On the rare occasions that the neocons deign to engage this issue intellectually–and you realize how downright weird that Jews would refuse to engage any issue intellectually–they offer two arguments, one with some reason and the other with none at all. The reasonable argument is that the Palestinians are dead set against a Jewish state and have refused every offer that Israeli prime ministers have made for a two-state solution. This is sort of true: Yasser Arafat was a recalcitrant, and Mahmoud Abbas has been unwilling to negotiate given the divided nature of the Palestinian populace (indeed, when Hamas finally agreed to rejoin the government, Abbas had absolutely no choice but to acquiesce, given Palestinian public opinion–although most polls also show a strong majority of Palestinians favor a two-state solution). Then again, as Beinart points out, the Israeli offers haven’t been exactly reasonable, either. Inherent in this is the sub-argument that a Palestinian state on the West Bank would diminish Israel’s security. That’s sort of true, too–but less true than it used to be when Jordan wasn’t at peace with Israel, Iraq was ruled by Saddam Hussein and Syria wasn’t in chaos.

But the real intellectual disconnect that renders the argument irrelevant is this: Why should Palestinian recalcitrance lead to further settlement-building in Palestinian areas? What is the rationale for Jewish settlements on Arab lands?

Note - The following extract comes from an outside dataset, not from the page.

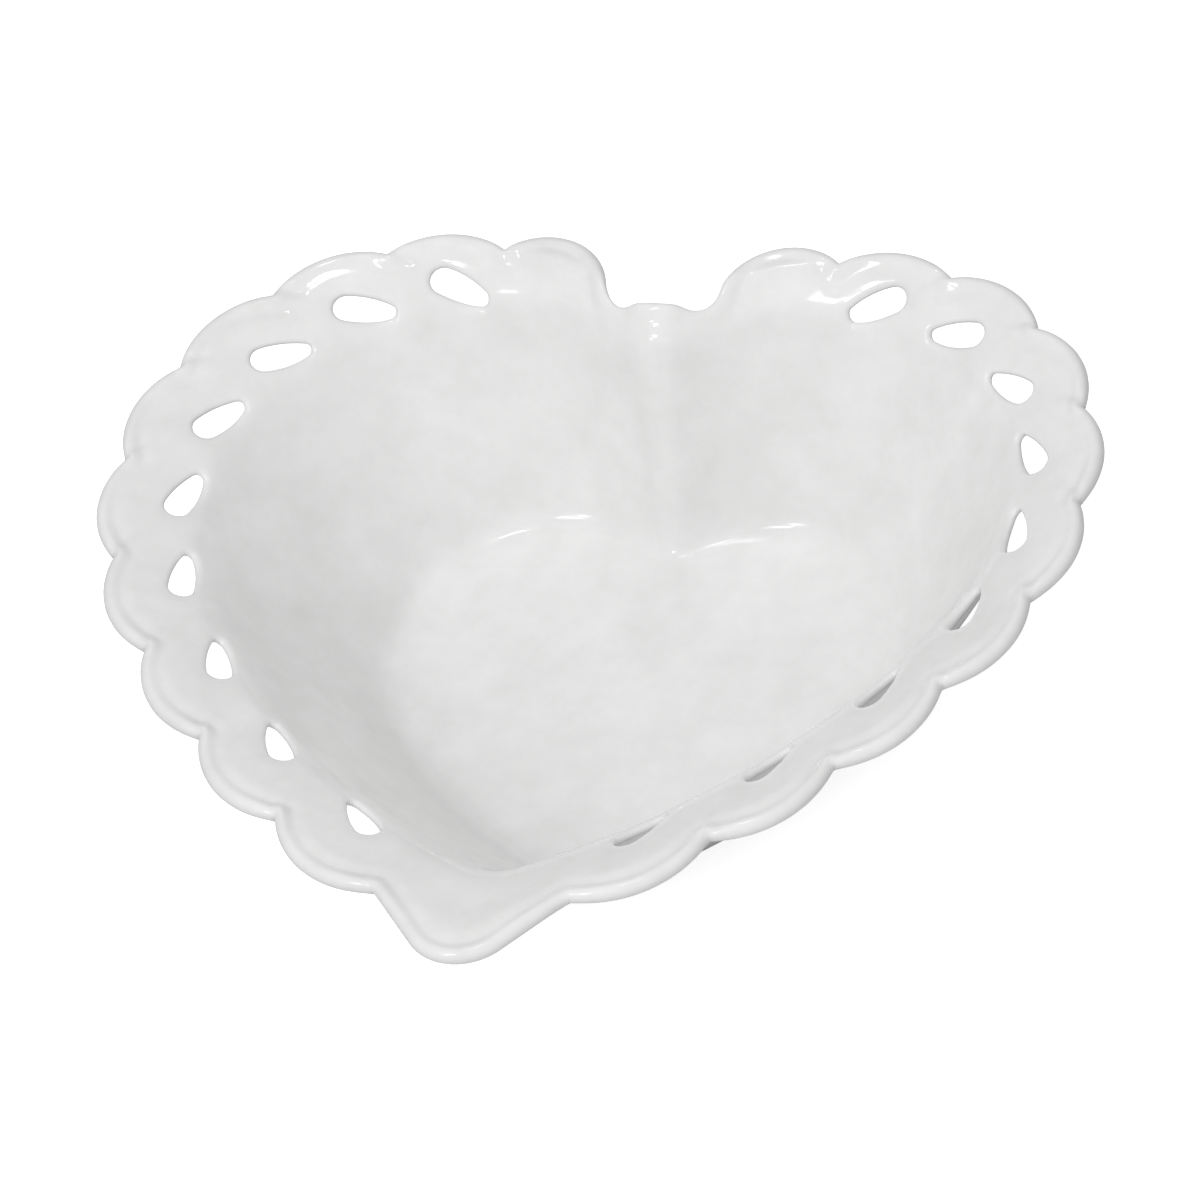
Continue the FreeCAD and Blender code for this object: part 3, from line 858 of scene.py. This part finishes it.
def add_bump(nodes, links, height, depth, normal=None):
    """Bump of this depth in metres."""
    bump = nodes.new("ShaderNodeBump")
    bump.inputs["Strength"].default_value = 1.0
    bump.inputs["Distance"].default_value = depth
    links.new(height, bump.inputs["Height"])
    if normal:
        links.new(normal, bump.inputs["Normal"])
    return bump.outputs["Normal"]


def glaze_material():
    """White glaze: faint mottling, and the slow ripple and fine pitting of a dipped coat."""
    material, nodes, links, shader = node_material("white_glaze")
    place = nodes.new("ShaderNodeTexCoord").outputs["Object"]
    mottling = add_noise(nodes, links, place, *GLAZE_MOTTLING)
    clouds = add_range(nodes, links, mottling, 0, 1)
    colour = add_mix(nodes, links, clouds, GLAZE_THIN, GLAZE_FULL)
    links.new(colour, shader.inputs["Base Color"])
    wear = add_noise(nodes, links, place, *GLAZE_WEAR_NOISE)
    links.new(add_range(nodes, links, wear, *GLAZE_ROUGHNESS), shader.inputs["Roughness"])
    waves = add_noise(nodes, links, place, *GLAZE_RIPPLE_NOISE)
    ripple = add_bump(nodes, links, waves, GLAZE_RIPPLE)
    pits = add_noise(nodes, links, place, *GLAZE_PITTING_NOISE)
    fine = add_bump(nodes, links, pits, GLAZE_PITTING, ripple)
    links.new(fine, shader.inputs["Normal"])
    shader.inputs["IOR"].default_value = GLAZE_IOR
    return material


def foot_material():
    """Unglazed resting edge of the foot, with glaze down to just above it."""
    material, nodes, links, shader = node_material("bare_foot")
    coordinates = nodes.new("ShaderNodeTexCoord").outputs["Object"]
    height = nodes.new("ShaderNodeSeparateXYZ")
    links.new(coordinates, height.inputs["Vector"])
    grain = add_noise(nodes, links, coordinates, *CLAY_GRAIN_NOISE)
    ragged = add_noise(nodes, links, coordinates, *GLAZE_LINE_NOISE)
    line = nodes.new("ShaderNodeMath")
    line.operation = "MULTIPLY_ADD"
    links.new(ragged, line.inputs[0])
    line.inputs[1].default_value = GLAZE_LINE_WAVE
    links.new(height.outputs["Z"], line.inputs[2])
    glazed = add_range(nodes, links, line.outputs["Value"], 0, 1, *GLAZE_LINE)
    speckle = add_range(nodes, links, grain, 0, 1)
    clay = add_mix(nodes, links, speckle, CLAY_DARK, CLAY_LIGHT)
    links.new(add_mix(nodes, links, glazed, clay, GLAZE_FULL), shader.inputs["Base Color"])
    roughness = add_range(nodes, links, glazed, CLAY_ROUGHNESS, FOOT_GLAZE_ROUGHNESS, 0, 1)
    links.new(roughness, shader.inputs["Roughness"])
    links.new(add_bump(nodes, links, grain, CLAY_GRAIN), shader.inputs["Normal"])
    return material


# ---------------------------------------------------------------- studio


def view_axes():
    """Right, up and forward of the camera."""
    right = Vector((math.cos(AZIMUTH), math.sin(AZIMUTH), 0))
    forward_axis = Vector((
        -math.sin(AZIMUTH) * math.cos(ELEVATION),
        math.cos(AZIMUTH) * math.cos(ELEVATION),
        -math.sin(ELEVATION),
    ))
    up = right.cross(forward_axis)
    turned = math.cos(ROLL) * right + math.sin(ROLL) * up
    return turned, math.cos(ROLL) * up - math.sin(ROLL) * right, forward_axis


RIGHT, UP, FORWARD = view_axes()


def make_camera():
    """Long lens far off, which gives the nearly parallel view."""
    data = bpy.data.cameras.new("camera")
    data.lens = LENS
    data.sensor_width = SENSOR
    data.clip_start = CLIP_START
    data.clip_end = CLIP_END
    camera = add_object("camera", data)
    turn = Matrix((RIGHT, UP, -FORWARD)).transposed().to_4x4()
    camera.matrix_world = Matrix.Translation(TARGET - FORWARD * CAMERA_DISTANCE) @ turn
    bpy.context.scene.camera = camera


def add_lamp(name, heading, rise, size, power, mirrored):
    """Square area lamp that faces the dish, from this direction of the plan and height."""
    over = math.radians(rise)
    place = Vector((*unit(heading) * math.cos(over), math.sin(over)))
    data = bpy.data.lights.new(name, "AREA")
    data.size = size
    data.energy = power
    lamp = add_object(name, data)
    lamp.location = TARGET + LAMP_DISTANCE * place
    lamp.rotation_euler = (-place).to_track_quat("-Z", "Y").to_euler()
    lamp.visible_glossy = mirrored


def make_world():
    """Even light for the object, with white behind it for the camera."""
    world = bpy.data.worlds.new("studio")
    bpy.context.scene.world = world
    world.use_nodes = True
    nodes, links = world.node_tree.nodes, world.node_tree.links
    nodes.clear()
    rays = nodes.new("ShaderNodeLightPath")
    light = nodes.new("ShaderNodeBackground")
    light.inputs["Strength"].default_value = WORLD_LIGHT
    white = nodes.new("ShaderNodeBackground")
    mix = nodes.new("ShaderNodeMixShader")
    output = nodes.new("ShaderNodeOutputWorld")
    links.new(rays.outputs["Is Camera Ray"], mix.inputs["Fac"])
    links.new(light.outputs["Background"], mix.inputs[1])
    links.new(white.outputs["Background"], mix.inputs[2])
    links.new(mix.outputs["Shader"], output.inputs["Surface"])


def make_floor():
    """Pale floor that looks white to the camera, and keeps the dish's shadow."""
    mesh = bpy.data.meshes.new("floor")
    corners = [
        (side * FLOOR_REACH, end * FLOOR_REACH, -FLOOR_GAP)
        for side, end in ((-1, -1), (1, -1), (1, 1), (-1, 1))
    ]
    mesh.from_pydata(corners, [], [(0, 1, 2, 3)])
    floor = add_object("floor", mesh)
    material, nodes, links, shader = node_material("floor")
    shader.inputs["Base Color"].default_value = (FLOOR_GREY, FLOOR_GREY, FLOOR_GREY, 1)
    shader.inputs["Roughness"].default_value = 1.0
    shader.inputs["Specular IOR Level"].default_value = 0.0
    shader.inputs["Emission Color"].default_value = (1, 1, 1, 1)
    rays = nodes.new("ShaderNodeLightPath")
    glow = add_range(nodes, links, rays.outputs["Is Camera Ray"], 0, FLOOR_GLOW, 0, 1)
    links.new(glow, shader.inputs["Emission Strength"])
    mesh.materials.append(material)


# ---------------------------------------------------------------- making


bpy.context.scene.view_settings.view_transform = "Standard"
make_camera()
make_world()
for lamp in LAMPS:
    add_lamp(*lamp)
make_floor()

dish = make_dish()
dish.data.materials.append(glaze_material())
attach(dish, "root")
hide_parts("pierced_border", "bowl_wall", "bowl_floor")

foot = make_foot()
foot.data.materials.append(foot_material())
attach(foot, "root")
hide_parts("foot_ring")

That leads to the second argument, less often voiced than the first because it is so loathsome: the West Bank lands–Judea and Samaria–used to be Jewish (a couple of thousand years ago) and are part of greater Israel. Why shouldn’t Jews settle them now? They were won on the battlefield, right? Because the United Nations, in its disposition of the British mandate, divided the former province of Palestine into Jewish and Arab cantonments. To the extent that Israel has a right to exist–a right I vehemently support but much of the world, including a virulent strain of the international left, doesn’t–that right has to be twinned with Palestine’s right to exist. The only plausible chance for peace–the only plausible chance for an Israel that is Jewish and democratic–is a two-state settlement that includes a viable Palestine, as opposed to the current Swiss-cheese of settlements and boundary walls unilaterally imposed by Israel.

I suppose that it is an indication of the current desperation of many neocons (and also, perhaps, a subconscious macho attempt to redress the grievances suffered on the schoolyards of New York, Boston, Philly and LA) that any effort to disagree with the Netanyahu government is branded as anti-Israel and, more than occasionally, anti-semitic. The sheer fury directed at Beinart is barbaric, a Jewish McCarthyism, a rejection of Judaism’s most profound traditions.

I suppose that because of the uninflected support for Israel given by America’s Rapture-credulous evangelical Christians, the neocons believe they have a political majority and that there will be no consequences to their intemperance and bullying. But there are always consequences to such behavior. In this case, the consequences won’t happen here. They will happen in a no-longer-democratic Israel, brutalized and corrupted by occupation. As Beinart eloquently writes, that is the inevitable fate of a Jewish state that refuses to face demographic realities and live up to its liberal heritage.